The problem:
Take the data below and repeat it exactly.

Given information:
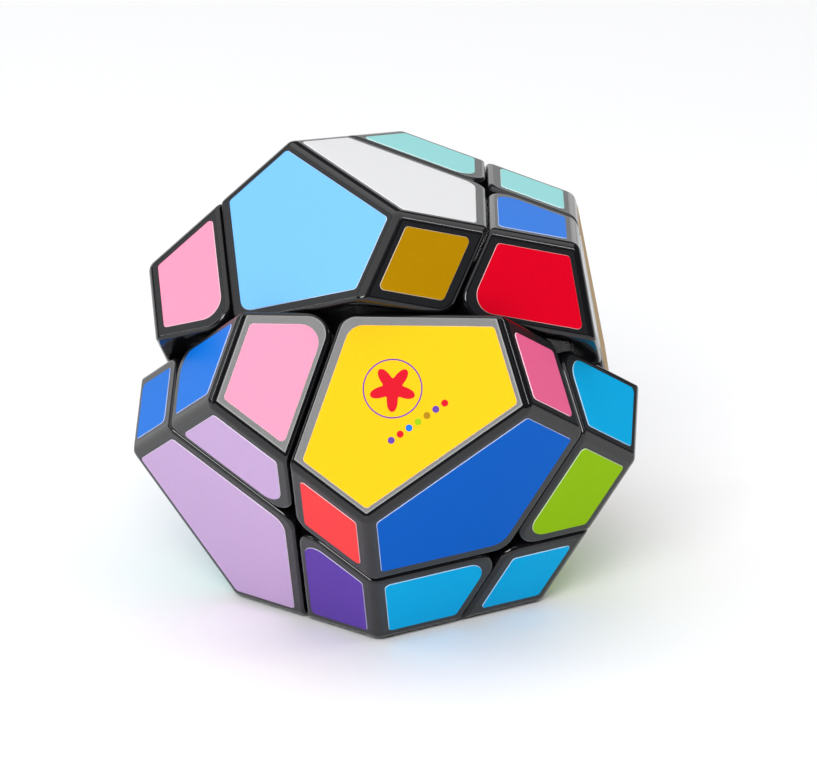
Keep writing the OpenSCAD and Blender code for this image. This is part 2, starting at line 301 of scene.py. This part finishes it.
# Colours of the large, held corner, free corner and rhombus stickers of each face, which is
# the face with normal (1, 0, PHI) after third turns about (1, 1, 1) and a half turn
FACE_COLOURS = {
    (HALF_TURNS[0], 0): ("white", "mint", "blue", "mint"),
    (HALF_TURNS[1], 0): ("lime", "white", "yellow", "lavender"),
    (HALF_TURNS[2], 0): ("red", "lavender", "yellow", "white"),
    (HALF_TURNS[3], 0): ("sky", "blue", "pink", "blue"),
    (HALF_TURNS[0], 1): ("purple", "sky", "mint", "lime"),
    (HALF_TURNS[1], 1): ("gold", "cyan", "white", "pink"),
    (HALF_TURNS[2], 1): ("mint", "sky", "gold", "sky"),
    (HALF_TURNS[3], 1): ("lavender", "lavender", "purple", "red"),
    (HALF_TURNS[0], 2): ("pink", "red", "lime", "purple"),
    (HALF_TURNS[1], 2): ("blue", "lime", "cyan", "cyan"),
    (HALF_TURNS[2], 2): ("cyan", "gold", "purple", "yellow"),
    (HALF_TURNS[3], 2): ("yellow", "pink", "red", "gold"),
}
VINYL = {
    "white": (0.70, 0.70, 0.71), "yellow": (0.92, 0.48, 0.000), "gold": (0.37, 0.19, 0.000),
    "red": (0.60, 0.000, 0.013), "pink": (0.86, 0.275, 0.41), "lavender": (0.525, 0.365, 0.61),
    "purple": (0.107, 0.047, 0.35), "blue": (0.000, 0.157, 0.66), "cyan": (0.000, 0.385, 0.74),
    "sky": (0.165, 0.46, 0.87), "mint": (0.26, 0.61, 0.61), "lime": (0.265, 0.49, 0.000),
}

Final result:
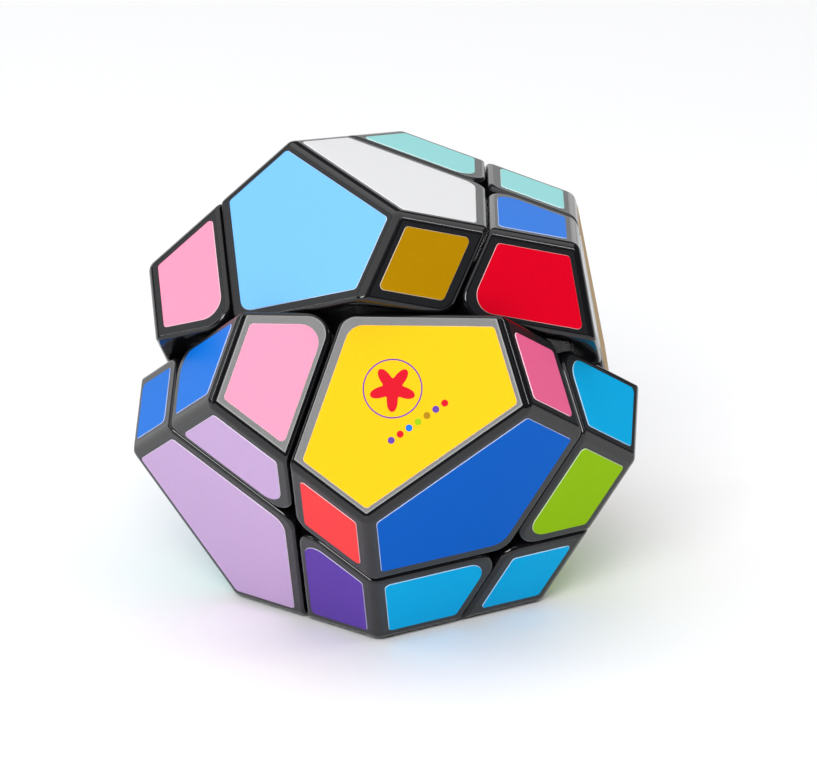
Keep writing the OpenSCAD and Blender code for this image. This is part 2, starting at line 301 of scene.py. This part finishes it.
# Colours of the large, held corner, free corner and rhombus stickers of each face, which is
# the face with normal (1, 0, PHI) after third turns about (1, 1, 1) and a half turn
FACE_COLOURS = {
    (HALF_TURNS[0], 0): ("white", "mint", "blue", "mint"),
    (HALF_TURNS[1], 0): ("lime", "white", "yellow", "lavender"),
    (HALF_TURNS[2], 0): ("red", "lavender", "yellow", "white"),
    (HALF_TURNS[3], 0): ("sky", "blue", "pink", "blue"),
    (HALF_TURNS[0], 1): ("purple", "sky", "mint", "lime"),
    (HALF_TURNS[1], 1): ("gold", "cyan", "white", "pink"),
    (HALF_TURNS[2], 1): ("mint", "sky", "gold", "sky"),
    (HALF_TURNS[3], 1): ("lavender", "lavender", "purple", "red"),
    (HALF_TURNS[0], 2): ("pink", "red", "lime", "purple"),
    (HALF_TURNS[1], 2): ("blue", "lime", "cyan", "cyan"),
    (HALF_TURNS[2], 2): ("cyan", "gold", "purple", "yellow"),
    (HALF_TURNS[3], 2): ("yellow", "pink", "red", "gold"),
}
VINYL = {
    "white": (0.70, 0.70, 0.71), "yellow": (0.92, 0.48, 0.000), "gold": (0.37, 0.19, 0.000),
    "red": (0.60, 0.000, 0.013), "pink": (0.86, 0.275, 0.41), "lavender": (0.525, 0.365, 0.61),
    "purple": (0.107, 0.047, 0.35), "blue": (0.000, 0.157, 0.66), "cyan": (0.000, 0.385, 0.74),
    "sky": (0.165, 0.46, 0.87), "mint": (0.26, 0.61, 0.61), "lime": (0.265, 0.49, 0.000),
}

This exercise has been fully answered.